Rupert Everett: There are a lot of people who cow others with their own artiness in the cinema, in fashion, in art. Those kinds of people are fun characters to try and play. He tricks people into believing they’ve got something special to say. This character doesn’t really, he’s just making money off of people. I liked him, but the film is more serious, and what’s brave is that Charlotte has allowed those worlds to collide, even though maybe I collided them a little bit too much.

Colbert: No, Rupert! Not at all.

The film certainly mixes horror and comedy in very deliberate way. 

Everett: That’s the exciting thing, the mix. Normally you’d have one or the other. It would be a serious film about oneness and trauma, or a comedy.

Colbert: Rupert was so great at creating the comedy. He improvised loads of dialogue, some absolutely hilarious bits.

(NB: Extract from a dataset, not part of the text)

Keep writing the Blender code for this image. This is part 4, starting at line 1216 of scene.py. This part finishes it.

Some of them we’re going to have to put in the DVD special, you’ll cry with laughter.

The costuming must have helped with that. His character sports an amazing set of furs and an Indiana Jones hat.

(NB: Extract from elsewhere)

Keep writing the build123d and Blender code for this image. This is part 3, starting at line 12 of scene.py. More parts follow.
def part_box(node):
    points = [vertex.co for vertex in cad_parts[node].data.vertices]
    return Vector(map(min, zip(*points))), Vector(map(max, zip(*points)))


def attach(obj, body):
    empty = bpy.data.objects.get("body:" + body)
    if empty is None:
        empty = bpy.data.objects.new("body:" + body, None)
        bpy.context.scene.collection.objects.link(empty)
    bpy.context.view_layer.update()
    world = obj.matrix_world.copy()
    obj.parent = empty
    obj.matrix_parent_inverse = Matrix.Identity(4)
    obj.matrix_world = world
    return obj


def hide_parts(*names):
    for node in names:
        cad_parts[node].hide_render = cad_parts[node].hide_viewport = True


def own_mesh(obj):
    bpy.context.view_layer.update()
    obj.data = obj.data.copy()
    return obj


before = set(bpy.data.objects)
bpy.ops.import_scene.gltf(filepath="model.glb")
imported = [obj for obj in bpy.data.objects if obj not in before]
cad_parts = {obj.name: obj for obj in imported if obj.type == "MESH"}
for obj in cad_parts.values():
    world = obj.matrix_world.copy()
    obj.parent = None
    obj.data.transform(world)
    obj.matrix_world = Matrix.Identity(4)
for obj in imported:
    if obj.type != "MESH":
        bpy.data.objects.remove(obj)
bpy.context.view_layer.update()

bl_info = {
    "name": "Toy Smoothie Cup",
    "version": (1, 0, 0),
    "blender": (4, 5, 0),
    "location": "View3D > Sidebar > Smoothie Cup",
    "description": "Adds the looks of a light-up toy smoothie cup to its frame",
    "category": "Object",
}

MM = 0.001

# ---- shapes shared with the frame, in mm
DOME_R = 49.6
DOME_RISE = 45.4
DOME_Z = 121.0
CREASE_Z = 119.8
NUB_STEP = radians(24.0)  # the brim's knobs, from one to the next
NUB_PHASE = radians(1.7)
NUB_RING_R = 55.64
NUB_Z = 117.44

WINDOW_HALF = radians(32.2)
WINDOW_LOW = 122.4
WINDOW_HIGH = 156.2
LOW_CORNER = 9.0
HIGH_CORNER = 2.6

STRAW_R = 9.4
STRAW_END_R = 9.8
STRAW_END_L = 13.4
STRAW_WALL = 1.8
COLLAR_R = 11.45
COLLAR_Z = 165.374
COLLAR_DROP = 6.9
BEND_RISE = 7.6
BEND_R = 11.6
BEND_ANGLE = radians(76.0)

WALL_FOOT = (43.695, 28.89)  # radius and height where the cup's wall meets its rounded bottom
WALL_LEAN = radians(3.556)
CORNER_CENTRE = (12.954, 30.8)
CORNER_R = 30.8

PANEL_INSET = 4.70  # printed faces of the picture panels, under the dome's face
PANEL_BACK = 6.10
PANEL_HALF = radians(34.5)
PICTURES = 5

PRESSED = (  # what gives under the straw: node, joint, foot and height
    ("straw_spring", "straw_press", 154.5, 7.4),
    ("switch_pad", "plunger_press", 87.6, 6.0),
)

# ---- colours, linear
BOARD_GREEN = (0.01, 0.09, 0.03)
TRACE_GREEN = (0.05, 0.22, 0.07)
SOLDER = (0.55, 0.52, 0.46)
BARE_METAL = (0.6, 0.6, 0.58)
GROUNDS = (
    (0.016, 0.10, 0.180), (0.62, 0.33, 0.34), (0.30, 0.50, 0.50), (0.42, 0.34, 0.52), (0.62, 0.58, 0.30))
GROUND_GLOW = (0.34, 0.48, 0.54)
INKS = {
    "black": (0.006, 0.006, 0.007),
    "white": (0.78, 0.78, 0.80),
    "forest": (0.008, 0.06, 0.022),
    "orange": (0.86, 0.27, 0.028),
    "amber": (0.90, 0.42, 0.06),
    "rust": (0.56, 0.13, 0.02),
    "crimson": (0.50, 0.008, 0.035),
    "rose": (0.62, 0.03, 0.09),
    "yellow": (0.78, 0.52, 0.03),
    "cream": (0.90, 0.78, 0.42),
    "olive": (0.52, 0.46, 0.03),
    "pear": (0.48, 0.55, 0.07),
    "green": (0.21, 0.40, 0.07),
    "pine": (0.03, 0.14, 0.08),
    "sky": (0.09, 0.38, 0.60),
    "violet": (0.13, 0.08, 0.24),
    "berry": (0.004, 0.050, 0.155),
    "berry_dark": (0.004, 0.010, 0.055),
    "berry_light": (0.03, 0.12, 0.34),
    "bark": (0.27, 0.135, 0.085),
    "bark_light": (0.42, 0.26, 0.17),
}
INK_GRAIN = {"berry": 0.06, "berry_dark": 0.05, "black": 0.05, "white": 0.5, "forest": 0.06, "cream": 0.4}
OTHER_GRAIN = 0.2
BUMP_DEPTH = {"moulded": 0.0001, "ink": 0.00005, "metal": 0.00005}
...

Colbert: And a pearl earring and heels!

I missed the heels.

Everett: They’re a very sensible pair of ladies’ shoes.

Without giving too much away, what was behind the decision to incorporate a witch-y theme?

Colbert: We shot in Aviemore which is up north in Scotland, and it’s where the last women to be executed as witches were from. They were actually mother and daughter. The land there is also a region of peat, of fossilized earth which is hundreds of years old, and they also have this thing they call the white ghosts which is when this mist comes up from the ground and looks like ghostly figures. The peat itself is the DNA of the world, centuries of physical and also psychological DNA.

Which matches the physical and psychological wounds that Alice is carrying. 

Colbert: Yes. The ploughing of the body, the surgery itself opens her up to re-question her life and her sense of mortality. It’s a trigger point for her. It links to the land in that sense.

How did you and Alice build to revealing her scars?

Colbert: Alice has a very good friend who went through it, so she spent a lot of time talking with her about the mental process of coming to accept a new physicality and a new body. I guess in our representation, we wanted to hark back to imageries of the Amazons, these figures who bear their wounds as a pride, as a strength, rather than being broken by them. There’s a re-birth and a re-interpretation. She’s a woman who manages to change the narrative. We don’t know what’s real and what’s not, but she finally manages re-interpret her story and her narrative in a way that she’s not broken by it. It’s a journey and it takes a while, takes a lifetime.

What made you choose to relate that narrative to the MeToo movement?

Colbert: That was in the story already. MeToo is a much bigger, much more complicated issue, this is just a little film, but it’s something that’s in a lot of people’s experience. In that sense, it’s interesting how with the casting of Malcolm McDowell, who is so well known, maybe helped that narrative. There’s a scene with Malcolm watching the TV and someone says, “How could we let that happen.” There’s that idea that we’re all responsible for whatever issue we find acceptable in a society.

Next up for you Rupert is “My Policeman,” in which you star opposite Harry Styles and Emma Corrin. What can we expect and when can we expect it?

Everett: Next year, I think. It was lovely to make, it’s a great story from the book of the same name. I play someone who had a very bad stroke, a very different type of character. I had one scene with Harry Styles, he plays a younger version of another character and I was one of the old codgers. I really enjoyed it.